Forced to drastic measures I've quickly made the lightnovelworld_old script in bash. It had a lot of problem's with being blocked so I've made waiting time of around 7 seconds for each request. Still 10% of requests was getting randomly blocked, most of them also got stretched by long connection time, and then after 60 of them I needed to get new cookies.

Chapter files have to be named reasonably to be useful, but to get the title you have to download the page. So if some chapters failed in between you had to slowly redownload the whole thing anew. This was fixed by using the hash of url as file name and after downloading, setting their names to the first line in them which is the title.

After downloading 80% of chapters cloudflare got even more aggressive and worked only for 4 requests at a time.

Being unable to progress further I've rewritten it to python. Curl being executed as a command has no way of saving the connection so it has to reconnect for every request, and that was triggering the protection.

As i was already having problem with detection I've initially used the curl_cffi instead of requests to avoid tls fingerprinting, however it didn't make connection stay alive so I've switched back to requests.

To automatically get cookies from browser I've used the browser_cookie3 lib, unfortunately it cannot get cookies from the private mode so I had to fix the endless verification loop on firefox. After defaulting the settings and turning the add-ons I've found that the problem was only with Universal Bypass since cloudflare for some reason really cares that my browser has the same user agent as the one it serves. It's weird that something like Privacy Badger or NoScript wasn't the cause.

I don't know why they protect those novels so much, each one of those sites stole it from the other anyway and now they care if some actual browser made 2 requests too quickly.

Now script doesn't have problems with downloading novels without any interruptions, although the waiting time is quite conservative.

If you want your chapters to be named by their title run this after downloading:

find . -type f -regextype egrep -regex '.*/[0-9a-z]{64}' | xargs -I {} /bin/sh -c 'mv "{}" "$(dirname "{}")/$(head -n1 "{}")"'

usage

Download chapter, novel, or pages of novels from URLs to DIR

lightnovelworld.py --directory DIR URL1 URL2 URL3

Explicitly treat URLs to be of certain types, URL5 and URL6 will be guessed

lightnovelworld.py --chapter URL1 --novel URL2 --chapters URL3 --pages URL4 URL5 URL6

Download a novel, this will create directory Shadow Slave, and inside of it chapters will be written named by sha256 of their urls.

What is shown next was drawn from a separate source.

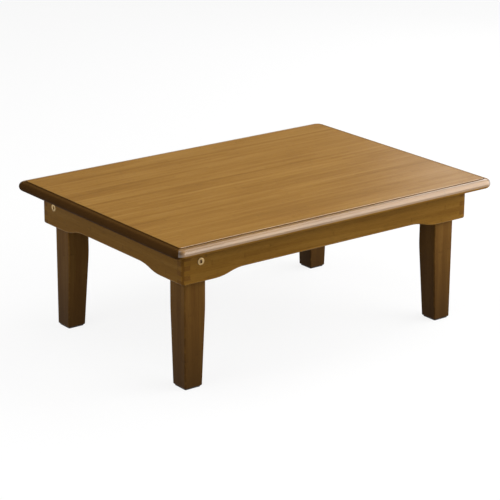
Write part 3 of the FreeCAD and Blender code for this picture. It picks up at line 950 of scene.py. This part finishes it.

Running this command in directory where it has already been downloaded will ommit downloaded parts.

lightnovelworld.py 'https://www.lightnovelworld.com/novel/shadow-slave-05122222'

Download guessing from URL with waiting 2.5 seconds and randomly waiting up to 1500 miliseconds for each request

lightnovelworld.py --wait 2.5 --wait-random 1500 URL

Download from URL using 4 retries and waiting 60 seconds between them

lightnovelworld.py --retries 4 --retry-wait 60 URL

Download URL with timeout set to 60 seconds and custom user-agent

lightnovelworld.py --timeout 60 --user-agent 'I AM NOT A BOT'

Choose browser from which cookies will be extracted (same names as for browser_cookie3 lib)

lightnovelworld.py --browser firefox URL

Get some help

lightnovelworld.py --help